Footnote 675: (return)

Strom. VII. 1. 1. In several passages of his main work Clement refers to those churchmen who viewed the practical and speculative concentration of Church tradition as dangerous and questioned the use of philosophy at all. See Strom. VI. 10. 80: πολλοι καθαπερ 'οι παιδες τα μορμολυκεια, 'ουτως δεδιασι την 'ελληνικην φιλοσοφιαν, φοβουμενοι μη απαγαγη αυτους. VI. 11. 93.

Footnote 676: (return)

Eusebius, H. E. VI. 14. 8, tells us that Origen was a disciple of Clement.

Footnote 677: (return)

Clement's authority in the Church continued much longer than that of Origen. See Zahn, "Forschungen" III. p. 140 f. The heterodox opinions advanced by Clement in the Hypotyposes are for the most part only known to us in an exaggerated form from the report of Photius.

Footnote 678: (return)

In ecclesiastical antiquity all systematising was merely relative and limited, because the complex of sacred writings enjoyed a different authority from that which it possessed in the following period. Here the reference of a theologoumenon to a passage of Scripture was of itself sufficient, and the manifold and incongruous doctrines were felt as a unity in so far as they could all be verified from Holy Scriptures. Thus the fact that the Holy Scriptures were regarded as a series of divine oracles guaranteed, as it were, a transcendental unity of the doctrines, and, in certain circumstances, relieved the framer of the system of a great part of his task. Hitherto little justice has been done to this view of the history of dogma, though it is the only solution of a series of otherwise insoluble problems. We cannot for example understand the theology of Augustine, and necessarily create for ourselves the most difficult problems by our own fault, if we make no use of that theory. In Origen's dogmatic and that of subsequent Church Fathers—so far as we can speak of a dogmatic in their case—the unity lies partly in the canon of Holy Scripture and partly in the ultimate aim; but these two principles interfere with each other. As far as the Stromateis of Clement is concerned, Overbeek (l.c.) has furnished the explanation of its striking plan. Moreover, how would it have been conceivable that the riches of Holy Scripture, as presented to the philosophers who allegorised the books, could have been mastered, problems and all, at the first attempt.

Footnote 679: (return)

See the treatises of Huetius (1668) reprinted by Lommatzsch. Thomasius, Origenes 1837. Redepenning, Origenes, 2 Vols. 1841-46. Denis, de la philosophie d'Origène, Paris 1884. Lang, Die Leiblichkeit der Vernunftwesen bei Origenes, Leipzig, 1892. Mehlhorn, Die Lehre von der menschlichen Freiheit nach Origenes (Zeitschrift für Kirchengeschichte, Vol.
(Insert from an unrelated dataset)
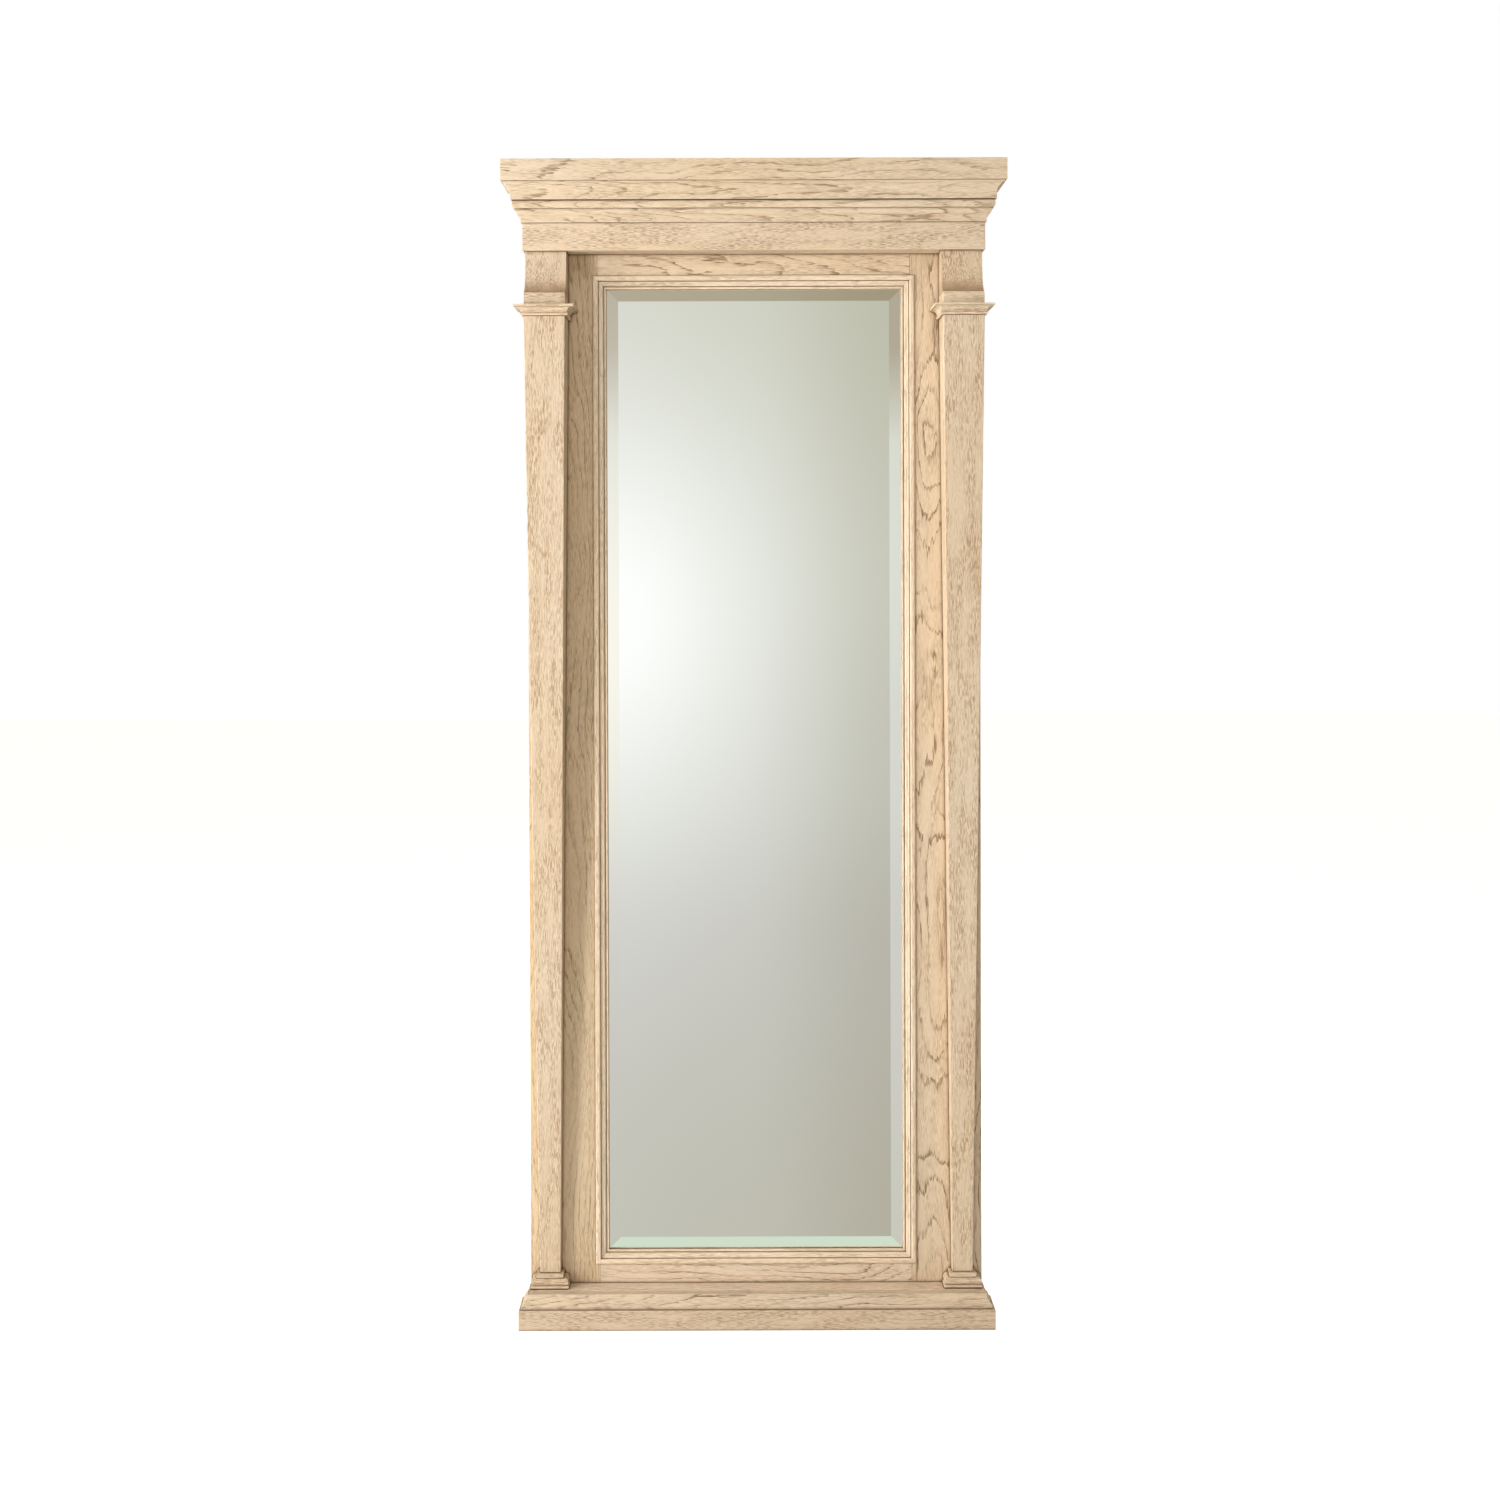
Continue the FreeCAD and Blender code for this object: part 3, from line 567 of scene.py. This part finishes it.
# ---- Screws, hanger plates, rings and bumpers -------------------------------------------------
# Zinc-plated steel, slightly dull: pan-head screws, two folded plates and the wire
# rings that swing in them.  The bumpers are soft grey rubber, stuck on.
def plated_steel(name, shade, roughness):
    material = bpy.data.materials.new(name)
    material.use_nodes = True
    tree = material.node_tree
    shader = tree.nodes["Principled BSDF"]
    place = add(tree, "ShaderNodeTexCoord").outputs["Object"]
    spangle = add(tree, "ShaderNodeTexNoise", Scale=900.0, Detail=2.0)
    tree.links.new(place, spangle.inputs["Vector"])
    dull = tuple(0.72 * v for v in shade[:3]) + (1,)
    shade_and_rub = add(tree, "ShaderNodeGroup", node_tree=shade_and_rub_group)
    shade_and_rub.inputs["Reach"].default_value = 0.003
    tone = mix(tree, ramp(tree, spangle.outputs["Fac"], [(0.4, 0.0), (0.6, 1.0)]), dull, shade)
    # Painted shade: the steel turns grey in its corners.
    tone = mix(tree, maths(tree, "MULTIPLY", shade_and_rub.outputs["Corners"], 0.5), tone, colour(90, 88, 84))
    tree.links.new(tone, shader.inputs["Base Color"])
    shader.inputs["Metallic"].default_value = 1.0
    rough = maths(tree, "MULTIPLY_ADD", spangle.outputs["Fac"], 0.2, roughness)
    tree.links.new(rough, shader.inputs["Roughness"])
    return material


def eased_node(node, material, ease, smooth=40):
    """The node itself, welded, with a small bevel on its sharp edges."""
    part = nodes[node]
    weld = part.modifiers.new("weld", "WELD")
    weld.merge_threshold = 1e-6
    bevel = part.modifiers.new("ease", "BEVEL")
    bevel.width = ease
    bevel.segments = 2
    bevel.limit_method = "ANGLE"
    bevel.angle_limit = math.radians(smooth)
    part.data.materials.clear()
    part.data.materials.append(material)


zinc = plated_steel("zinc_plate", colour(196, 198, 200), 0.28)
screw_steel = plated_steel("screw_zinc", colour(188, 186, 178), 0.30)
for node in ("hanger_plate_left", "hanger_plate_right", "d_ring_left", "d_ring_right"):
    eased_node(node, zinc, 0.0002)
for node in ("hanger_screws", "back_panel_screws"):
    eased_node(node, screw_steel, 0.0002)

rubber = bpy.data.materials.new("bumper_rubber")
rubber.use_nodes = True
shader = rubber.node_tree.nodes["Principled BSDF"]
tree = rubber.node_tree
grain = add(tree, "ShaderNodeTexNoise", Scale=1500.0, Detail=2.0)
tree.links.new(add(tree, "ShaderNodeTexCoord").outputs["Object"], grain.inputs["Vector"])
tree.links.new(mix(tree, grain.outputs["Fac"], colour(52, 52, 52), colour(70, 69, 67)),
               shader.inputs["Base Color"])
shader.inputs["Roughness"].default_value = 0.75
eased_node("wall_bumpers", rubber, 0.0006)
II., p. 234 ff.). Westcott, Origenes, in the Dictionary of Christian Biography Vol. IV. Moller in Herzog's Real-Encyklopädie, 2nd ed., Vol. XI., pp. 92-109. The special literature is to be found there as well as in Nitzsch, Dogmengeschichte I., p. 151, and Ueberweg, Grundriss der Geschichte der Philosophie, 5th ed, p. 62 f.

Footnote 680: (return)

See his letter in Eusebius, H. E. VI. 19. 11 ff.